At that moment, Mrs. Bessie Babcockry opened the back door of the wigmaker’s shop, where she worked. Her hair, thick and golden, was arranged in artful disarray high on her head (in a way I have never been able to achieve, though I have tried mightily) like an advertisement for the small wiglets, curls, and false buns she fashioned. She flung a bucket of some foul liquid straight out in our path. When she saw us, she narrowed her eyes, dropped her bucket, and crossed her arms.
“Angeline Reddy, what the devil are you doing with them men? Taking a back alley like you got something to hide. The sight of your mother, passed out in broad daylight, would be shock enough for decent folks, and it’s clear she consorted with them scoundrels—her underskirts are showing at this very moment—drinking spirits, frequenting opium dens”—here she glanced at the Chinese girl, who gazed back with a thin smile on her face—“and then she fell and bloodied herself.
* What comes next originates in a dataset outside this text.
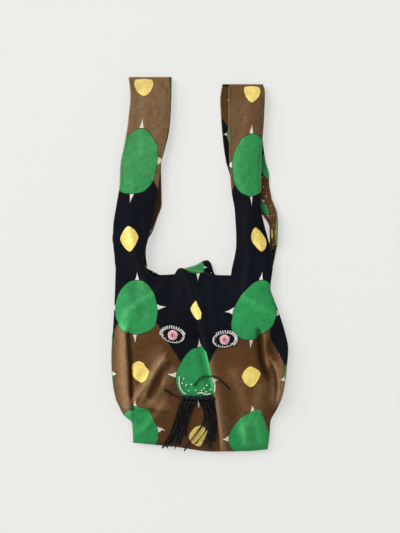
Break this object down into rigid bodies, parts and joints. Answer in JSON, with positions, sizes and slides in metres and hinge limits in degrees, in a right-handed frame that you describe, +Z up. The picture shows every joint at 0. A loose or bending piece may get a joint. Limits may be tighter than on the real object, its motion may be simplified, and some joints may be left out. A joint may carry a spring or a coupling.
{
  "type": "fabric loop-strap pouch bag",
  "caption": "Soft lined cloth bag with an open mouth, two loop straps cut in one with the body, and a sewn-on animal face with a leather goatee, lying on its back.",
  "frame": {"origin": "middle of the base of the cloth's bounding box, on the surface that the bag lies on, laces left out", "axes": "+X across the bag, to the right as its face is seen; +Y from the bottom seam towards the strap tops; +Z up, out of the front"},
  "size_m": [0.319, 0.676, 0.0438],
  "materials": {
    "printed_cotton": "woven cotton printed in brown, navy, green and yellow",
    "lining_cotton": "thin woven cotton with the same print at a smaller scale",
    "black_felt": "matt felt",
    "silver_beads": "silver-white glass-look beads",
    "pink_resin": "moulded pink resin",
    "white_beads": "glossy white beads",
    "white_cord": "white cotton cord",
    "black_leather": "thin soft leather, slight sheen"
  },
  "bodies": {
    "root": {"outer_front": "printed_cotton", "outer_back": "printed_cotton", "lining_front": "lining_cotton", "lining_back": "lining_cotton", "eye_patch_left": "black_felt", "eye_bead_ring_left": "silver_beads", "eye_rose_left": "pink_resin", "eye_patch_right": "black_felt", "eye_bead_ring_right": "silver_beads", "eye_rose_right": "pink_resin", "muzzle_bead_1": "white_beads", "muzzle_bead_2": "white_beads", "muzzle_bead_3": "white_beads", "muzzle_bead_4": "white_beads", "muzzle_bead_5": "white_beads", "muzzle_bead_6": "white_beads", "muzzle_bead_7": "white_beads", "muzzle_bead_8": "white_beads", "muzzle_bead_9": "white_beads", "muzzle_bead_10": "white_beads", "muzzle_bead_11": "white_beads", "muzzle_cord_left": "white_cord", "muzzle_cord_right": "white_cord", "muzzle_cord_lower": "white_cord", "goatee_roll": "black_leather", "lace_low_1": "black_leather", "lace_low_2": "black_leather", "lace_low_3": "black_leather", "lace_low_4": "black_leather", "lace_low_5": "black_leather", "lace_low_6": "black_leather", "lace_low_7": "black_leather", "lace_low_8": "black_leather", "lace_low_9": "black_leather", "lace_top_1": "black_leather", "lace_top_2": "black_leather", "lace_top_3": "black_leather", "lace_top_4": "black_leather", "lace_top_5": "black_leather", "lace_top_6": "black_leather", "lace_top_7": "black_leather", "lace_top_8": "black_leather", "lace_stray_left": "black_leather", "lace_stray_over": "black_leather"}
  },
  "joints": []
}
And dragging her only daughter along. A disgrace and a shame! Pray word of it does not spread, for it would stain the Reddy reputation, yet I’m certain others will want to know about this spectacle….”
“Mrs. Babcockry,” I began, so filled with fury I could barely speak. “Kindly do not—”
“Do not trouble yourself,” Antoine Duval interrupted. “You must be exhausted, what with the huge pile of nuggets and bullion that Mr. Babcockry won at the faro table last night. I saw those winnings and I said to myself, That man may have been a four-dollar-a-day miner this morning, which is a fine wage to be sure, but tonight he’s the richest in town.” Mrs. Babcockry and I both stared at him, at his earnest dark eyes and grave smile. Slowly, not taking
her eyes off him, she turned her bucket upside down so that it formed a little seat. She sat on it.
“Excuse me,” he said after a moment. “I am Antoine Duval, employee of Wells Fargo and Company. This is Mr. Monahan.” The little Chinese girl seemed to have vanished.
Finally Mrs. Babcockry said, “What time?”
“Er, what time … what?”
“What time did my husband have all them winnings?”
“Ah! Yes. It would have been right around eight o’clock. That’s when I said to myself, If Mr. Babcockry gets up from the faro table right now, he’ll walk out of here a rich man. But I believe he may have ordered a round of whiskey for everyone, on the house, and I thought, Well, he’s a good sport to leave the boys with a glass in their hands.”
Mrs. Babcockry got a hankie out of her pocket and used it to dab her eyes. Tears poured down her cheeks. “I didn’t even know,” she said, “that for a few minutes I was a rich woman and my sons had a wealthy father. By the time he got home, two hours later, he had not even two bits on him.” Her rich, burnished hair framed a soggy, sad face and she looked as tired as if she hadn’t slept in days.
“Let me give you a hand, Mrs. Babcockry,” Antoine Duval said, and when she took his arm and staggered to her feet, he continued, “and if you’ll give me yours, I’ll put a small token of my esteem in it.”
I watched as Mrs. Babcockry tentatively held out her open hand. With a flourish, he closed her fingers around a printed ticket.
“A special showing of the Horribles’ latest play,” Mr. Duval said. “It was given to me and I cannot be there, alas.”
“Is it proper, though? I heard the Horribles is always in outlandish costumes, and telling tales out of school.”
“The finest ladies attend,” Mr. Duval assured her, “and the actors are paid richly by their laughter. The Horribles know everything about everyone in Bodie.”